Elevation of boiling point ( $\Delta T_b$ ) is the difference between the boiling points of the solution and the pure solvent:

$\Delta T_b=T_b-{T_b}^0$

Elevation of boiling point can be calculated as

$\Delta T_b=i.m.K_b$

Here, m is the concentration of the solute expressed in molality and $K_b$ is the molal boiling point elevation constant of the solvent.

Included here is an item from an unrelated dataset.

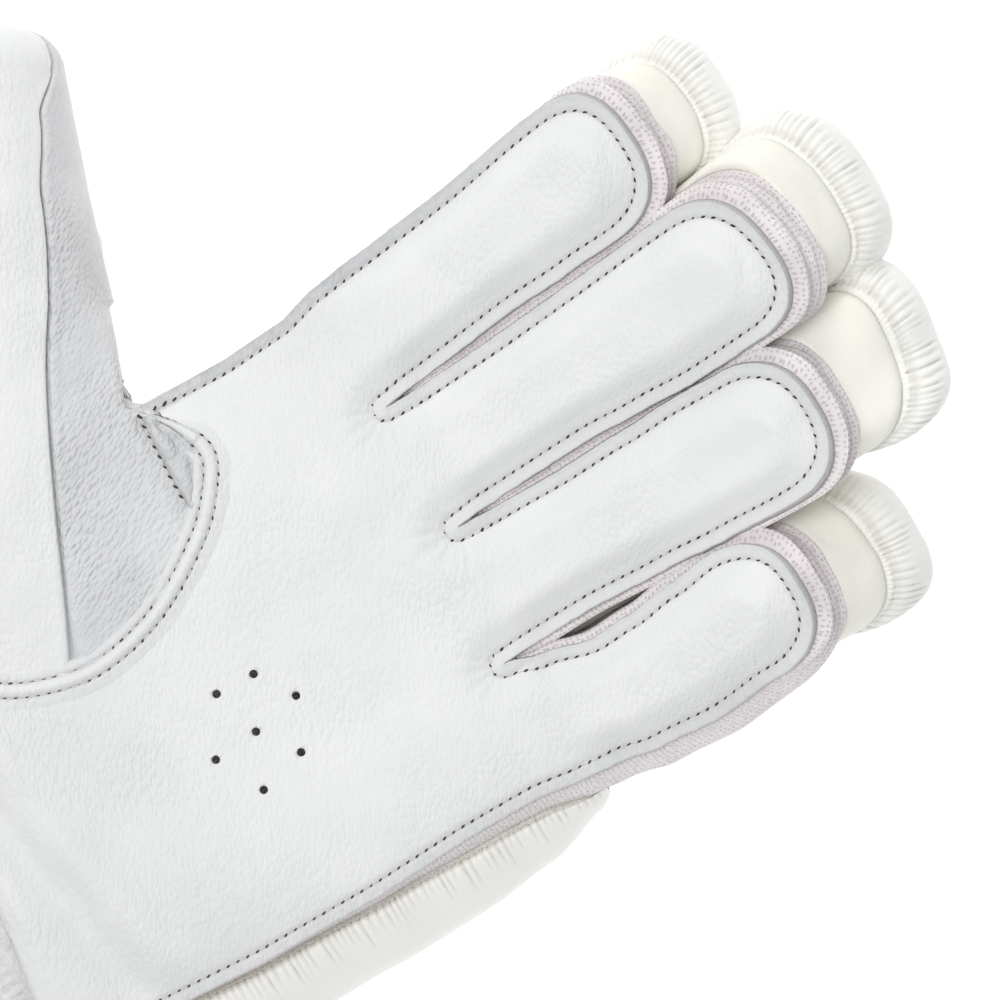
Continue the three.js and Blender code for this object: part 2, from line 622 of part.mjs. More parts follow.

Degree of association will is $84\%$.

Hence, $x=0.84$

For benzoic acid in carbon disulphide,

$2C_6{H}_{5}COOH\leftrightharpoons {{(C}_6{H}_{5}COOH)}_2$

If $x$ represents the degree of association of the solute, then we would have $(1–x)$ mol of benzoic acid left in unassociated form and correspondingly 2 x as associated moles of benzoic acid at equilibrium. Therefore, total number of moles of particles at equilibrium is

$i=1-\frac{x}{2}=0.58$

No. of moles of benzoic acid is $\frac{0.61}{122}=0.05$

Molality is $m=\frac{0.005}{0.05}=0.1$

The elevation of boiling point is $i.m.K_b=2.3\times 0.58\times 0.1=0.1334$

$T_b=46.2+0.1334={46.33}^{0}C$